Start Provided data

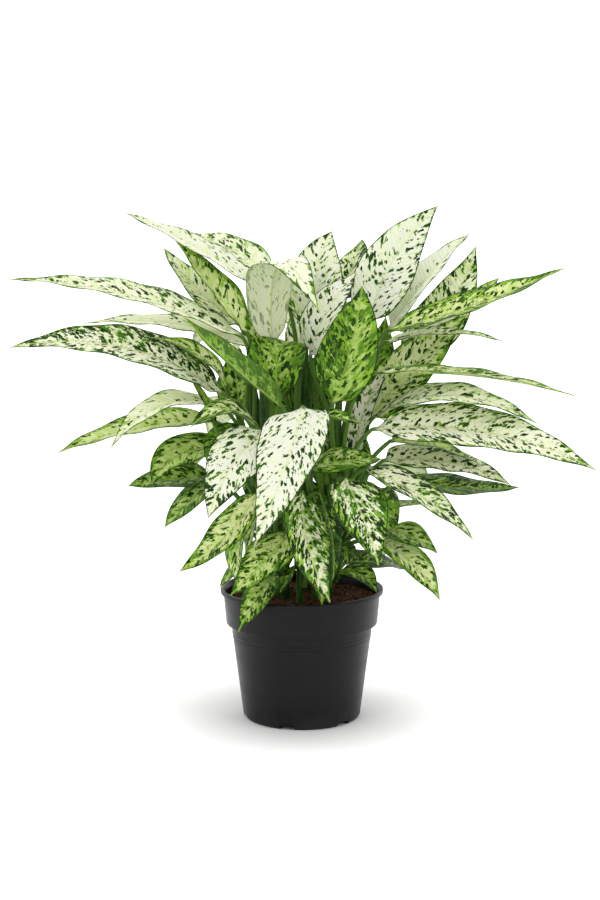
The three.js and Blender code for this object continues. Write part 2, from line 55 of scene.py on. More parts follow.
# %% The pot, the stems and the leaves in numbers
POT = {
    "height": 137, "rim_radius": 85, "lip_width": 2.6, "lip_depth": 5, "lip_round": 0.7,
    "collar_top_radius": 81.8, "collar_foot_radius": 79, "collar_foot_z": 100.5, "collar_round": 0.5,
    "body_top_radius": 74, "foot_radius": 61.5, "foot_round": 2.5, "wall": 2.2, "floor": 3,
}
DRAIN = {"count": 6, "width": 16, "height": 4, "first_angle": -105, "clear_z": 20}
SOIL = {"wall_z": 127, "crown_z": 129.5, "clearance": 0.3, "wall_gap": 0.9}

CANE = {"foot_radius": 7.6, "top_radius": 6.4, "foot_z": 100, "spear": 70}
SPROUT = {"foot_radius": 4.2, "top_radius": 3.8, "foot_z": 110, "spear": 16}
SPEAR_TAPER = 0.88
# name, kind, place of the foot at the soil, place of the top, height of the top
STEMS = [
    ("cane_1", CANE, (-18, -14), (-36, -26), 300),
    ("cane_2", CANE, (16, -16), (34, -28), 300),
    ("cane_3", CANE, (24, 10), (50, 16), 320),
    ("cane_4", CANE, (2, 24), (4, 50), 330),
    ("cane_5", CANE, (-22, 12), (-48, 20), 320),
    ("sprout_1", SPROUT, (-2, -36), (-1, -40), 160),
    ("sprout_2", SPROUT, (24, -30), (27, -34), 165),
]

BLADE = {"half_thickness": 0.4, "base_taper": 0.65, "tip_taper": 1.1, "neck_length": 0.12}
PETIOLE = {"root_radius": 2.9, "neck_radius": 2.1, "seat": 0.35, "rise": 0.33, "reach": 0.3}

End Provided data

What this task involves:
Copy every line of the material, please, keeping it exactly the same.

Output for this task:
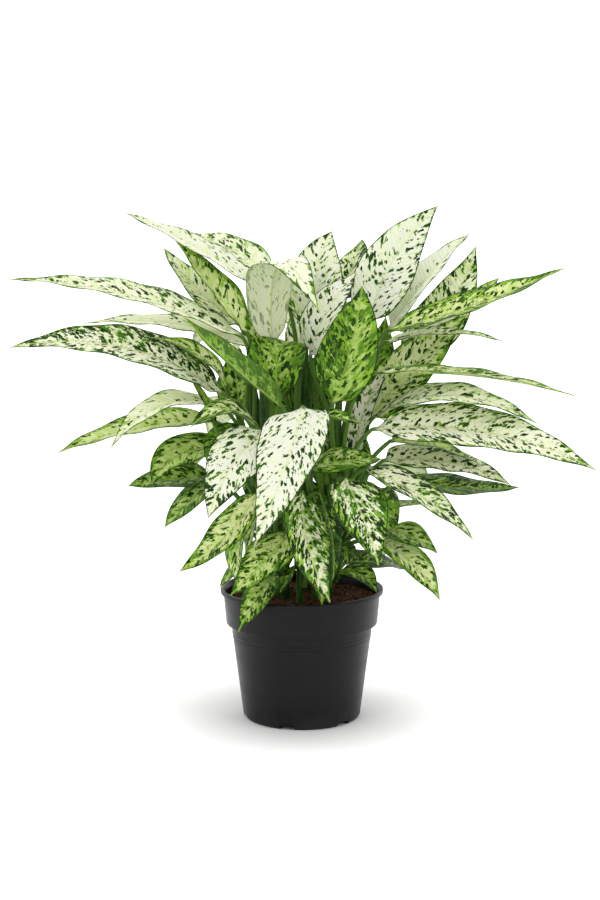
The three.js and Blender code for this object continues. Write part 2, from line 55 of scene.py on. More parts follow.
# %% The pot, the stems and the leaves in numbers
POT = {
    "height": 137, "rim_radius": 85, "lip_width": 2.6, "lip_depth": 5, "lip_round": 0.7,
    "collar_top_radius": 81.8, "collar_foot_radius": 79, "collar_foot_z": 100.5, "collar_round": 0.5,
    "body_top_radius": 74, "foot_radius": 61.5, "foot_round": 2.5, "wall": 2.2, "floor": 3,
}
DRAIN = {"count": 6, "width": 16, "height": 4, "first_angle": -105, "clear_z": 20}
SOIL = {"wall_z": 127, "crown_z": 129.5, "clearance": 0.3, "wall_gap": 0.9}

CANE = {"foot_radius": 7.6, "top_radius": 6.4, "foot_z": 100, "spear": 70}
SPROUT = {"foot_radius": 4.2, "top_radius": 3.8, "foot_z": 110, "spear": 16}
SPEAR_TAPER = 0.88
# name, kind, place of the foot at the soil, place of the top, height of the top
STEMS = [
    ("cane_1", CANE, (-18, -14), (-36, -26), 300),
    ("cane_2", CANE, (16, -16), (34, -28), 300),
    ("cane_3", CANE, (24, 10), (50, 16), 320),
    ("cane_4", CANE, (2, 24), (4, 50), 330),
    ("cane_5", CANE, (-22, 12), (-48, 20), 320),
    ("sprout_1", SPROUT, (-2, -36), (-1, -40), 160),
    ("sprout_2", SPROUT, (24, -30), (27, -34), 165),
]

BLADE = {"half_thickness": 0.4, "base_taper": 0.65, "tip_taper": 1.1, "neck_length": 0.12}
PETIOLE = {"root_radius": 2.9, "neck_radius": 2.1, "seat": 0.35, "rise": 0.33, "reach": 0.3}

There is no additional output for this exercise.